▶ [REQUEST]: Pick out the lines containing "part".

▶ [MATERIAL PROVIDED]:
──────────────────────────────
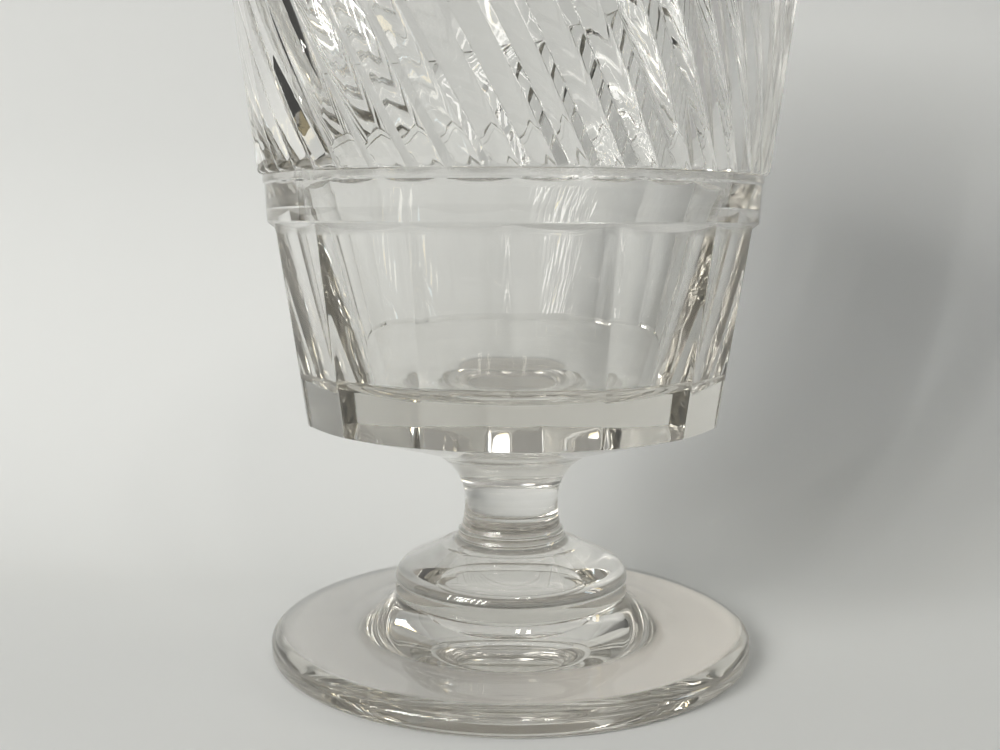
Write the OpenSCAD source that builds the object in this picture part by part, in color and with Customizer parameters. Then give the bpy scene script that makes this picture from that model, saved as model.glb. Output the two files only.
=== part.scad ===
// Rummer: a short-stemmed drinking glass of clear, thick, cut glass, in one piece.
// A thick round foot rises in a skirt to a round knop and a waisted stem. Above them is a
// bucket bowl:
// broad upright flat flutes, a plain band, a raised band of slanting cuts and a plain lip.
// Millimetres. The origin is the middle of the foot's underside, and +Z is up.
// The front of the glass faces -Y.

/* [Foot] */
// Diameter of the foot
foot_d = 78; // [68:1:90]
// Height of the foot's outer edge
edge_h = 3.9; // [3.4:0.1:4.5]
// Width of the long rounding of the foot's upper edge
edge_top_w = 4; // [2:0.2:6]
// Height of the long rounding of the foot's upper edge
edge_top_h = 1.8; // [1:0.1:2]
// Radius that rounds the foot's lower edge
edge_low_r = 1.1; // [0.6:0.1:1.3]
// Rise of the foot's top from its edge to the skirt
foot_rise = 0.3; // [0.1:0.1:1]
// Width of the flat ring that the glass stands on
rest_w = 3.6; // [2:0.2:8]
// Height of the hollow under the foot
hollow_h = 1.3; // [0.6:0.1:2]
// Diameter of the polished hollow at the middle of the underside
pontil_d = 19.2; // [12:0.4:24]
// Depth of the polished hollow
pontil_depth = 0.7; // [0.3:0.1:1.2]

/* [Skirt] */
// Diameter of the skirt under the knop where it runs out into the foot
skirt_d = 55; // [50:0.5:58]
// Height of the skirt
skirt_h = 4.5; // [3:0.1:6]
// Turn of the skirt's hollow curve from the foot up to the knop, in degrees
skirt_turn = 59; // [40:1:80]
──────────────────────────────
▶ [TASK OUTPUT]:
Write the OpenSCAD source that builds the object in this picture part by part, in color and with Customizer parameters. Then give the bpy scene script that makes this picture from that model, saved as model.glb. Output the two files only.
=== part.scad ===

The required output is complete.